Investigated further:
- Moving faulting instruction pre-syscall has no effect (does not fault).
- Enabling the checks in get_thread_private_dcontext has no effect either (doesn't fire).
- As suggested by Derek, I added a raw clean call in front of syscall in gencode push/pop callee saved registers. I added print_file(STDERR, "was here\n") in that call. The printf does not show up.
Are we actually executing code pre-syscall or are we ending up post-syscall through a different path?
The vsyscall hook targets after_do_shared_syscall_addr and is executed for native threads too so it may be at the root of what is going on here.
Conclusion (no fix yet): a native thread that hadn't been taken over yet follows the vsyscall hook in the vdso page, and our post-syscall code assuming valid TLS is causing a crash. We can't handle threads that had never been taken over. Such native threads w/o TLS will follow the hook and will crash when spilling to TLS post-syscall before the jump to the linkstub. More synchronization or no-TLS handling is needed.
This issue also covers / will cover 32-bit flakiness of the new test api.detach_spawn_stress.
This test fails quite often on CDash, regularly failing quickly with the "Cannot correctly handle a received signal" fatal error, which occurs after the "master_signal_handler with no siginfo" message from the first comment in this issue.
Whoops sorry: the much more regular failing is from the "detach_spawn_stress" version that was very recently added. It makes sense that the "stress" version fails more often!

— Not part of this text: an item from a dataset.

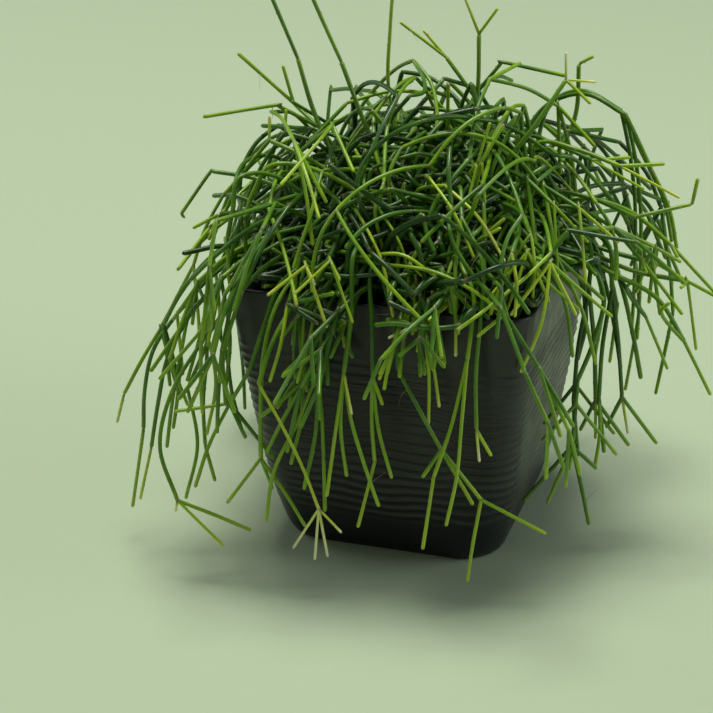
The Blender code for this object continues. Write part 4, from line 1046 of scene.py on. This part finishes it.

I thought the stress version was marked as _FLAKY? So Travis/Appveyor will ignore failures. CDash currently won't: I thought there was an issue on that but I can't find it. I'm not sure it would be easy b/c CDash is directly integrated into CTest with no indirection where we can insert scripting. We'd have to find/add some flaky support in CDash itself to not send emails or not turn red on flaky or to re-run.
Failed on master merge https://github.com/DynamoRIO/dynamorio/actions/runs/16601475818/job/46962050688 with /opt/actions-runner/_work/dynamorio/dynamorio/build/build_debug-internal-64/suite/tests/bin/api.detach_spawn (29069). Cannot correctly handle received signal 7 in thread 29635: default action in native thread.>
Failed again on master merge https://github.com/DynamoRIO/dynamorio/actions/runs/16669139799/attempts/1 with:
<Application /opt/actions-runner/_work/dynamorio/dynamorio/build/build_debug-internal-64/suite/tests/bin/api.detach_spawn (29390). Cannot correctly handle received signal 7 in thread 30809: default action in native thread.>